====== Supplied information ======

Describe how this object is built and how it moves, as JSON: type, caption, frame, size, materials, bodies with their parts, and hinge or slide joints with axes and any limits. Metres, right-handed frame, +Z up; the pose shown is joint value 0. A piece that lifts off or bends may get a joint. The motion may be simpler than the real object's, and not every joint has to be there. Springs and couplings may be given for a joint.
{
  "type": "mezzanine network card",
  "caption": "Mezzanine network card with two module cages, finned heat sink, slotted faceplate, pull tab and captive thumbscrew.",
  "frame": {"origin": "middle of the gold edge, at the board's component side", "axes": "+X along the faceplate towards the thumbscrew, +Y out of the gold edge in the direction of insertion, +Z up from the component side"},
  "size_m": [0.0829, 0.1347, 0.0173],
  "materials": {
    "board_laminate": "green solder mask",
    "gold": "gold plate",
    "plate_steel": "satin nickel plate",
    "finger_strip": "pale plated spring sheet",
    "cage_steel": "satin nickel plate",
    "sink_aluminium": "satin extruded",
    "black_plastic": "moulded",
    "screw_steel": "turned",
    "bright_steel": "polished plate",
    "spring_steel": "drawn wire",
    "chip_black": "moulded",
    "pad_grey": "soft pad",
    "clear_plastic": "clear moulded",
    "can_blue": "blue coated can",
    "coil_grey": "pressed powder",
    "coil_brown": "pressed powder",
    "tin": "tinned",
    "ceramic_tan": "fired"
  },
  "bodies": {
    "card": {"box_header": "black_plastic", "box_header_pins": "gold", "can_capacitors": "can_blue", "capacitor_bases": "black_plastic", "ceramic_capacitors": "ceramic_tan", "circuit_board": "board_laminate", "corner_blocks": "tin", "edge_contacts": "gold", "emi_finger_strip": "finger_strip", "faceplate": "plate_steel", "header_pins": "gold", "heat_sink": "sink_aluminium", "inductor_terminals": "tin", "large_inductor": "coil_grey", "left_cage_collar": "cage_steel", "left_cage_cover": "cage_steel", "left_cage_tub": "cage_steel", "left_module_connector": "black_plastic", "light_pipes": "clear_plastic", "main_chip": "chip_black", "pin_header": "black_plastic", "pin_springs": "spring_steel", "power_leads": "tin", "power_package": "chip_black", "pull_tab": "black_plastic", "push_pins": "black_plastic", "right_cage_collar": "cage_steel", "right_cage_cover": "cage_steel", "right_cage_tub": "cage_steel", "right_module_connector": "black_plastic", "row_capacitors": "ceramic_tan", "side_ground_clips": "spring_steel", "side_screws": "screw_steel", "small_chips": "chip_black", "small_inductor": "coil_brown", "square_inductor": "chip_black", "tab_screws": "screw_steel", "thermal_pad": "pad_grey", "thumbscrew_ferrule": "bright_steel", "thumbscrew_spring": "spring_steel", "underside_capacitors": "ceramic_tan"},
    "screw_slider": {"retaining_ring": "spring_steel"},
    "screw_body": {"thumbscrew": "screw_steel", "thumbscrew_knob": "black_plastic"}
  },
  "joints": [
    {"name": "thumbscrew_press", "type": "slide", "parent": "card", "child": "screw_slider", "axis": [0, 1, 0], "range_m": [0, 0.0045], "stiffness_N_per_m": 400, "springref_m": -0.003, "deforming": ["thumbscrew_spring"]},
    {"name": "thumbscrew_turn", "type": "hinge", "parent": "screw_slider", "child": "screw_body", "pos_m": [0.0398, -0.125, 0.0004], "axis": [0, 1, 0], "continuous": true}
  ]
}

======
====== Supplied information ======

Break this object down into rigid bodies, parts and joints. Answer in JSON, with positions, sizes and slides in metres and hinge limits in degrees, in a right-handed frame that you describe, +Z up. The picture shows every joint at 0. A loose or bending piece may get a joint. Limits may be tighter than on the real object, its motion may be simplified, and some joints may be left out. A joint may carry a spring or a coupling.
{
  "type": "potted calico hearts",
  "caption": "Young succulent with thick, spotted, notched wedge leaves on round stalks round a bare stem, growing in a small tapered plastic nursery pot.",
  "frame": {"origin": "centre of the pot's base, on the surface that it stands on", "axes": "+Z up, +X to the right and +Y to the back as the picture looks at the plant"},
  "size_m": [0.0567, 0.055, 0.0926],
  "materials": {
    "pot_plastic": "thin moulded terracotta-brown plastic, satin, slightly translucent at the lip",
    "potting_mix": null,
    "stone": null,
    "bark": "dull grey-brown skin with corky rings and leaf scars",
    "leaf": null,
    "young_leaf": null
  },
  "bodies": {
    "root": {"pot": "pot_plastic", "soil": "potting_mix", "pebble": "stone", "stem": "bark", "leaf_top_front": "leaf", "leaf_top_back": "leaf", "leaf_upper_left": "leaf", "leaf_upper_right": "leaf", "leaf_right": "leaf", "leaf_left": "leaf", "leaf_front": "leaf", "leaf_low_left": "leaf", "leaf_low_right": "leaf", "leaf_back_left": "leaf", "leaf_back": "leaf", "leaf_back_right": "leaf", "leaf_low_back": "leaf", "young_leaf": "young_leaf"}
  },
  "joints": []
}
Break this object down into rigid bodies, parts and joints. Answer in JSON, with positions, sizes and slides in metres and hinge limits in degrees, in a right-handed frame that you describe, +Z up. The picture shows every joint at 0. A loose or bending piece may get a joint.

======
====== Supplied information ======

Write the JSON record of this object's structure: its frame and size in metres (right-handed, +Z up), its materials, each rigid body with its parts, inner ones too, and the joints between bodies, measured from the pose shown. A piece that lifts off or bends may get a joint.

======

## What the task requires
Of the lines in the material, how many include "materials"? Respond with the number alone.

## Reply
4